The camel is now in town, the remaining grain pile is N-min(N,C), and we 
have to decide whether to send it back again. If C <= 2FD, no round trip
can be profitable.

Otherwise consider a round trip with at least C remaining at the oasis. That 
gains net C-2FD (FD put in the cart in town to keep the camel fed getting 
to the oasis, C-FD remaining in the cart when it gets back to town).

If N>C, we can do floor((N-C)/C) of those round trips, net gain 
floor((N-C)/C)*(C-2FD).

After doing the initial run and any full cart round trips, the remaining 
grain pile is N%C, the remainder on dividing N by C.

If N%C > 2FD it is worth doing a final trip to empty the grain pile, with 
an additional net gain of N%C-2FD.

Answer 3

This is just a guess. I am not absolutely sure.

Let G(x) denote the maximum amount of grain transported to a distance x from the source. Then

G(x+1)= (G(x)/C)*(C-2F) + max(F,G(x)%C - F)

Now, G(0)=N and we need to find G(D) using the above formulation.
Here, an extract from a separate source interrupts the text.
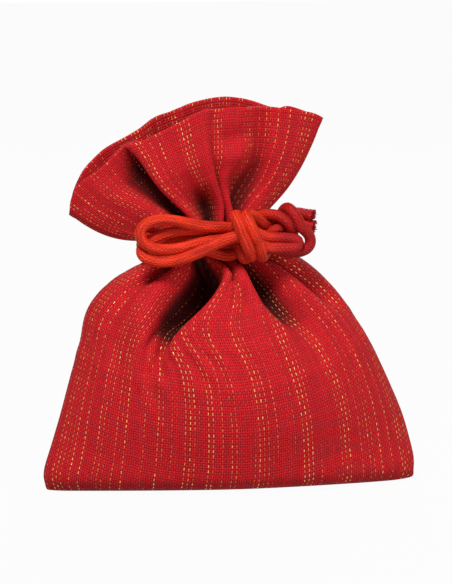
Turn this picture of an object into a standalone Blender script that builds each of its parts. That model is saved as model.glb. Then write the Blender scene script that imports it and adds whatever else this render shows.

The second term max(F,G(x)%C-F) denotes

1. F = when he does not come back to collect the remaining grains in last visit
2. G(x)%C - F =remaining grain in the last visit and then consumes F to go back to the destination

Answer 4

As a idea, while there is more than D*F grain in the oasis the camel will travel, with C kg, or however much is left in the oasis. The camel consumes D*F kg on the trip there, drops off his load - 2*D*F kg of grain and returns if there is enough grain left to warrant the return journey.